Yes, interactive PDFs generally work on modern desktop and mobile devices, but functionality varies by viewer and operating system. Some interactive features may behave differently in browser-based PDF viewers compared to native apps. Touch gestures, embedded media, and navigation elements are especially prone to inconsistency. Testing across common devices and viewers is essential before distribution.

Do interactive PDFs hurt load performance?

They can, especially when large images, videos, or embedded assets are included without optimization. Poorly compressed media increases file size and slows initial load times, particularly on mobile networks. Performance issues can be mitigated through compression, selective media use, and limiting unnecessary interactivity. Load speed should be treated as a design constraint, not an afterthought.
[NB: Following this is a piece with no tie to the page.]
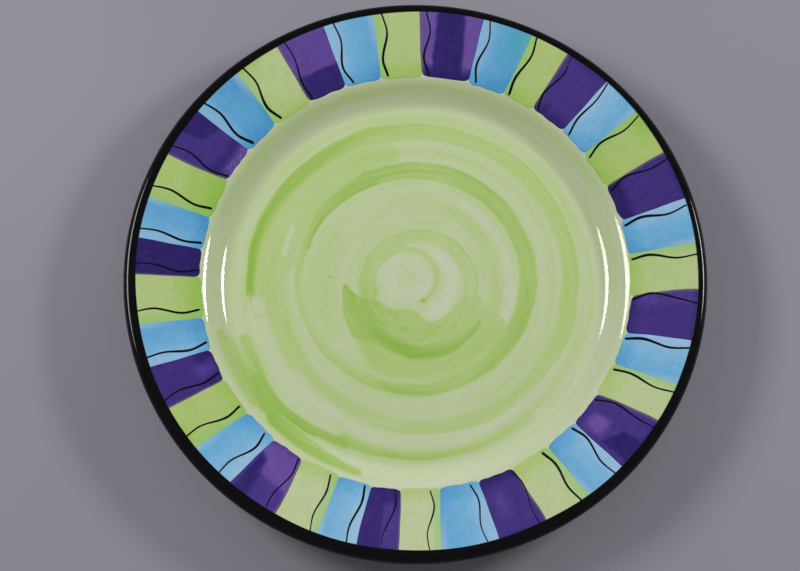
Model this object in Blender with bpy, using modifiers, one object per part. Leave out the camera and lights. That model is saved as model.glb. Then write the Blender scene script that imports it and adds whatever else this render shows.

Can interactive PDFs be indexed by search engines?

Yes, PDFs can be indexed by search engines, but the interactive elements within them are not fully crawlable. Search engines primarily index static text and basic structural information rather than user interactions. This limits visibility, internal linking, and engagement tracking from an SEO perspective. Web-native formats typically offer stronger long-term discoverability and measurement.

What is the difference between an interactive PDF and a web page?

An interactive PDF is a file-based asset designed for controlled distribution, while a web page is dynamic, linkable, and continuously discoverable. PDFs offer consistency in layout and offline access but require manual updates and redistribution. Web pages are easier to update, integrate with analytics, and optimize for search and conversion paths. The choice depends on control versus scalability.

Is an interactive PDF suitable for ecommerce catalogs?

Yes, interactive PDFs can work for ecommerce catalogs when distribution is limited and content changes infrequently. However, they offer limited visibility into product-level engagement and conversion behavior. Web-based digital catalogs provide better scalability, real-time updates, and deeper performance tracking. For growing assortments or frequent updates, web-native formats are typically more effective.